A hastily built berm around the Niskayuna Water Treatment Plant and wells off Lock 7 Road will remain as a permanent structure around the plant, town officials said Tuesday evening.
Town crews worked 18 hours straight to build the berm around the plant in late August in anticipation of the floodwaters from Hurricane Irene. They used trucks and earth movers to get the earthen structure in place and placed sandbags on top.
The original thinking was to take down the berm once floodwaters had passed. But Rich Pollock, director of public works and chief engineer, who helped design the structure, ultimately recommended it stay, in case it is needed again, McGraw said.
Now the berm will remain, with some improvements, Town Board member Denise Murphy McGraw said. “We are now making that more of a permanent structure,” McGraw told board members Tuesday evening. “Our teams are finishing that up before winter.”

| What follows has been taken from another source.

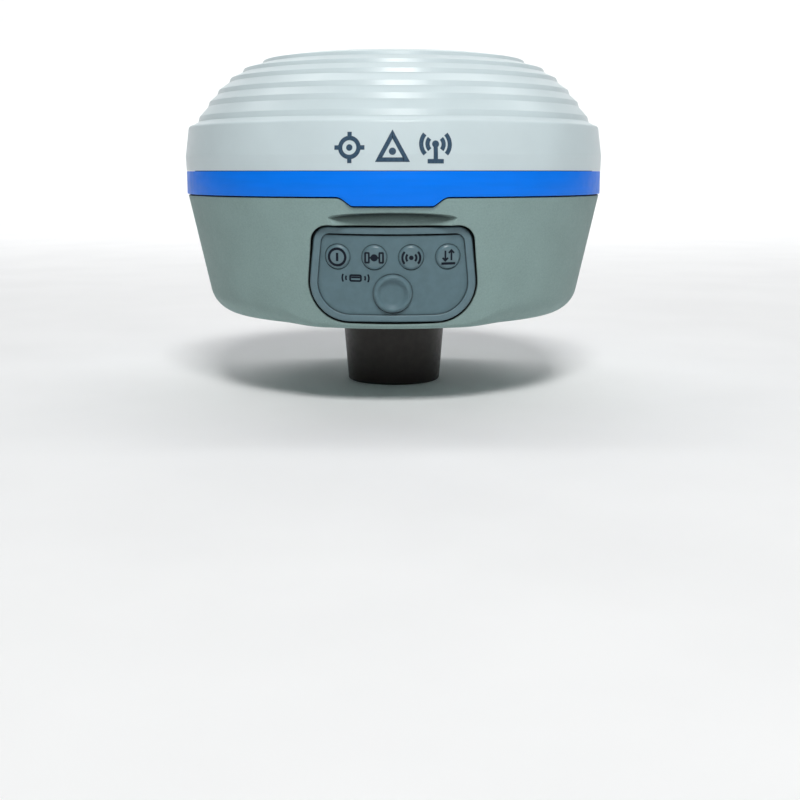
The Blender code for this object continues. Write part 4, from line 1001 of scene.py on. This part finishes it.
def floor_cutters():
    """Holes in the underside: closing screws, neck screws, sound holes and the vent."""
    low = HOUSING_BOTTOM - MM
    high = HOUSING_BOTTOM + FLOOR + MM
    seat = HOUSING_BOTTOM + 2.8 * MM
    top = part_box("radome_cover")[0].z + MM
    head, shank, rim = 3.1 * MM, 1.7 * MM, 0.35 * MM
    outline = [(0.0, low), (head + rim + MM, low), (head, HOUSING_BOTTOM + rim), (head, seat),
               (shank, seat), (shank, top), (0.0, top)]
    wells = turned("wells", outline, even_angles(40), places=screw_places("housing_screw"))
    neck = drills("neck_holes", 1.3 * MM, low, high, screw_places("neck_screw"))
    pilot_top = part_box("inner_frame")[0].z + MM
    pilots = drills("pilots", 1.5 * MM, pilot_top - 8 * MM, pilot_top, screw_places("frame_screw"))
    speaker = middle_of("speaker")
    spots = [(speaker.x + x, speaker.y + y) for x, y in [(0, 0), *on_ring(2.6 * MM, 5, 83)]]
    sound = drills("sound_holes", 0.6 * MM, low, high, spots, 20)
    hole = drills("vent_hole", 3 * MM, low, high, [middle_of("pressure_vent").xy], 32)
    return wells, neck, pilots, sound, hole


def wall_normals(mesh):
    """Shade the tapered wall as the true cone, whatever faces the cuts have left on it."""
    normals = [Vector(corner.vector) for corner in mesh.corner_normals]
    lean = math.tan(TAPER)
    for polygon in mesh.polygons:
        for index in polygon.loop_indices:
            spot = mesh.vertices[mesh.loops[index].vertex_index].co
            radius = math.hypot(spot.x, spot.y)
            on_wall = abs(radius - wall_radius(spot.z)) < 0.01 * MM
            true = Vector((spot.x / radius, spot.y / radius, -lean)).normalized() if radius else None
            if on_wall and polygon.normal.dot(true) > 0.99:
                normals[index] = true
    mesh.normals_split_custom_set([tuple(normal) for normal in normals])


def make_housing():
    """Grey tapered shell with the keypad pocket, its scooped brow, and the rear port pocket."""
    shell = turned("housing_shell", housing_outline, front_angles(22 * MM, 0.45 * MM))
    keypad_floor = keypad_surface(POCKET_DEPTH)
    shares = (0.8, 0.6, 0.4, 0.2)
    pocket = pocket_cutter("keypad_pocket", keypad_outline, KEYPAD, GAP, 0.25 * MM, keypad_floor, shares)
    window = prism("window", mirrored_outline(*WINDOW_CORNERS), -MM, TRAY_DEPTH + 4 * MM, KEYPAD)
    port = pocket_cutter("port_pocket", port_outline, PORT, 0, 0.3 * MM, PORT_POCKET_DEPTH, ())
    reach = PORT_HALF_HEIGHT + 2 * MM
    pin = turned("pin_hole", rod(0.9 * MM, -reach, reach), even_angles(20), HINGE)
    line = rounded_rectangle(USB_WIDTH / 2 + GAP, USB_HEIGHT / 2 + GAP, 1.5 * MM)
    usb = prism("usb_hole", line, PORT_POCKET_DEPTH - 2 * MM, 12 * MM, PORT)
    combine(shell, housing_cavity(), brow_cutter(), pocket, window, port, pin, usb, *floor_cutters())
    wall_normals(shell.data)
    dress(shell, "housing", "lower_housing")


# Keypad ---------------------------------------------------------------------------------------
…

McGraw said later that the work includes putting grass down and some stone. And the berm will be there should it be needed again, she said.
Also this week, the town is to meet with representatives of the Federal Emergency Management Agency to talk about federal reimbursement for storm costs.
Town Highway Superintendent Frank Gavin told the board that he expects his costs to be about $150,000.
Supervisor Joe Landry said later that public works costs would be about that much, maybe more. He estimated police costs to be at $50,000. Work on the berm would be factored into the public works number, Landry said, adding that the cost of permanent structures to prevent flooding damage is eligible for aid.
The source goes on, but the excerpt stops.